## What you have to do
What is needed is an exact copy of the lines from the line containing "Model this object" to the line containing "wall bolt holes.", both lines included, and nothing else.

-------- Provided information

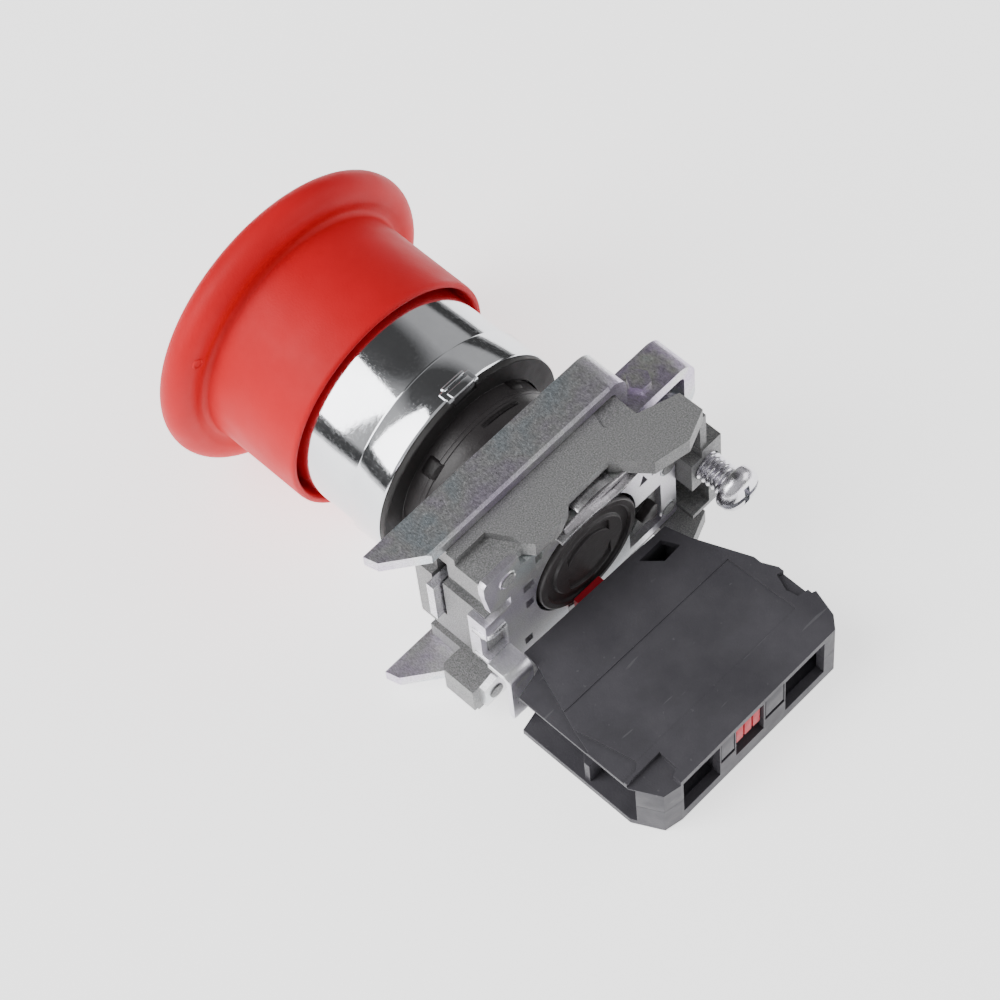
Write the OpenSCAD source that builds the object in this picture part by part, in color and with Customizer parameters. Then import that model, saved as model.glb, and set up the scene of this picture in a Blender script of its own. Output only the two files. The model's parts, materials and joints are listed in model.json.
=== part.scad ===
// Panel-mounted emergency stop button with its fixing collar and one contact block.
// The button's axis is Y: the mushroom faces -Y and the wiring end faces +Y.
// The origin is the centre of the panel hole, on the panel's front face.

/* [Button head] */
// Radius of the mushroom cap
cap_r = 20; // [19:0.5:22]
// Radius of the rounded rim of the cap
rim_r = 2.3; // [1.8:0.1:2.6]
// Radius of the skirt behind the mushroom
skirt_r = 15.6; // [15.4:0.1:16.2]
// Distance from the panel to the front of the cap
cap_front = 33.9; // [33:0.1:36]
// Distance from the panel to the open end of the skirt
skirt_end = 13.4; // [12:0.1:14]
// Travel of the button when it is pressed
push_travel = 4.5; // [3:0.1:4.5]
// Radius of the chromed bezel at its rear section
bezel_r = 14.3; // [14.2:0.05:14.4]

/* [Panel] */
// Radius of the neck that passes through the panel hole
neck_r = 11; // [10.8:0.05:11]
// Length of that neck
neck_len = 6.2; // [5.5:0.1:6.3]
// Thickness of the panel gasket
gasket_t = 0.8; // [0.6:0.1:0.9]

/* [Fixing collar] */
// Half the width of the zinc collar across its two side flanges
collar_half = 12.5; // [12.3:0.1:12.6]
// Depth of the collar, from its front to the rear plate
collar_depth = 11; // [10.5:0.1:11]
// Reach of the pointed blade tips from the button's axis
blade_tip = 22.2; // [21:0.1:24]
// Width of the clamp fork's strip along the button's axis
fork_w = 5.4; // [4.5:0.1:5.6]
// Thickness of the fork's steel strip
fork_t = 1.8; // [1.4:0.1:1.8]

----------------
-------- Provided information

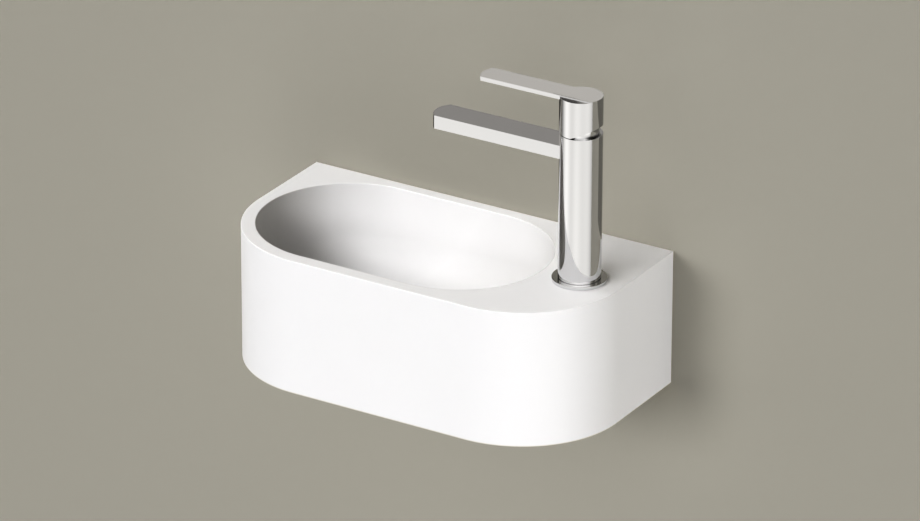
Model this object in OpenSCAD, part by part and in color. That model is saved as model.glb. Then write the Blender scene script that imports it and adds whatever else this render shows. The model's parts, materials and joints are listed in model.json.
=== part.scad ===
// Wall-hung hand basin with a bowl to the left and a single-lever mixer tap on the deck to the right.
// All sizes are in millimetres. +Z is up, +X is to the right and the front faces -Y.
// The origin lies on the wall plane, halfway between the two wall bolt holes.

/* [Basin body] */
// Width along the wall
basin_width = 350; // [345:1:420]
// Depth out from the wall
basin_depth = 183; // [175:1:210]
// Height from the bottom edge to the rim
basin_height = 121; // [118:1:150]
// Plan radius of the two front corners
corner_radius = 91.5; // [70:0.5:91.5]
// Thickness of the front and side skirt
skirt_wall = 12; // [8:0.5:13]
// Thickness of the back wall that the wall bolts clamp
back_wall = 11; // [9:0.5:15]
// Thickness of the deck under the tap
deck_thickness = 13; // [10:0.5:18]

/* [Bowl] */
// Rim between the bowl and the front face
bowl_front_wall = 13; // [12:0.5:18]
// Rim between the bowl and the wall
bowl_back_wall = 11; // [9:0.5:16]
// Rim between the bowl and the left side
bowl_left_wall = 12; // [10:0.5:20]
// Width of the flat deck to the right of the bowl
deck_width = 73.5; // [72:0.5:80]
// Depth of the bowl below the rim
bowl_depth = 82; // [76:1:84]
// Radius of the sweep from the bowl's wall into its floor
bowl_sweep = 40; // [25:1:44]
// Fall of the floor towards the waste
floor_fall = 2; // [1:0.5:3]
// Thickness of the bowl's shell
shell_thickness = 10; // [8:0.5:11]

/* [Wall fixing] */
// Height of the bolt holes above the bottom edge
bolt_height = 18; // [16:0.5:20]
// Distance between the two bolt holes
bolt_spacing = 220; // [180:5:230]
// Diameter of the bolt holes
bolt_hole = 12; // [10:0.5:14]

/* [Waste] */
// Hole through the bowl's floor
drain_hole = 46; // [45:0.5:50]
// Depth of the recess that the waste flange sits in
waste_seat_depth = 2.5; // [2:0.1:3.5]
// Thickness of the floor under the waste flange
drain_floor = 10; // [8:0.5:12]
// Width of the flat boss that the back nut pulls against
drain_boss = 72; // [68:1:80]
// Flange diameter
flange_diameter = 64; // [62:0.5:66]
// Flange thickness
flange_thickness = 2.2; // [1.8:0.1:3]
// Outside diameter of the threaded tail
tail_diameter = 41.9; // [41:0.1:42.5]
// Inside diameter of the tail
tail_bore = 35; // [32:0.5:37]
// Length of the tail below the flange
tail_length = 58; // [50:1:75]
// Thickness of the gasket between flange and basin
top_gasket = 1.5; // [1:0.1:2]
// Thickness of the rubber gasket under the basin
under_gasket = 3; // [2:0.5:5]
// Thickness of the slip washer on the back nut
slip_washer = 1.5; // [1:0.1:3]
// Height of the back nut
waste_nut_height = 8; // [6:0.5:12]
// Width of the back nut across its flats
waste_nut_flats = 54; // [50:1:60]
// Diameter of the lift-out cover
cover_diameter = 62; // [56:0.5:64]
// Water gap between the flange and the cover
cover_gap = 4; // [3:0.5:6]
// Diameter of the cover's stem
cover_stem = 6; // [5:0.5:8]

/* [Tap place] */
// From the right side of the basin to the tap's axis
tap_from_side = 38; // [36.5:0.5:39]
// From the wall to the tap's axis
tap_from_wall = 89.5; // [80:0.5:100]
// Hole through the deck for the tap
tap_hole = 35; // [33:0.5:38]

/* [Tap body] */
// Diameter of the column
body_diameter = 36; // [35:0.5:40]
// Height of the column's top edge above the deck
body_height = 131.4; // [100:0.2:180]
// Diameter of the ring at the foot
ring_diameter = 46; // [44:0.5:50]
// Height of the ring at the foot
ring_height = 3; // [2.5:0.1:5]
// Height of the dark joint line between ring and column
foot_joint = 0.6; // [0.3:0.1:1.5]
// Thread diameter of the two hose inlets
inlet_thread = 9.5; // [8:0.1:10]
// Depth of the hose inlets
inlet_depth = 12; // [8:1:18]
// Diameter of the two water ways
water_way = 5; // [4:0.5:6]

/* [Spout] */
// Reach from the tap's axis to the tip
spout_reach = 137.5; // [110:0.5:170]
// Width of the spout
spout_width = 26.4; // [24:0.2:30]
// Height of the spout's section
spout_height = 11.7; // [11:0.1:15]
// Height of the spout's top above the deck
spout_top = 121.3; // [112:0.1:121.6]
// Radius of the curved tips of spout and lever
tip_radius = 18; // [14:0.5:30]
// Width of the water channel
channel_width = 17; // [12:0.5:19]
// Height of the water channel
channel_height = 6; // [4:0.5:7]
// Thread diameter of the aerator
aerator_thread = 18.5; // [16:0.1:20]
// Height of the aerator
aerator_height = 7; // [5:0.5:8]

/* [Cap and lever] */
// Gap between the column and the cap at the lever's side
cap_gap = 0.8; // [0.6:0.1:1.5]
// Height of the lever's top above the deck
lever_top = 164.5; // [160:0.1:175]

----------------

## Result below
Model this object in OpenSCAD, part by part and in color. That model is saved as model.glb. Then write the Blender scene script that imports it and adds whatever else this render shows. The model's parts, materials and joints are listed in model.json.
=== part.scad ===
// Wall-hung hand basin with a bowl to the left and a single-lever mixer tap on the deck to the right.
// All sizes are in millimetres. +Z is up, +X is to the right and the front faces -Y.
// The origin lies on the wall plane, halfway between the two wall bolt holes.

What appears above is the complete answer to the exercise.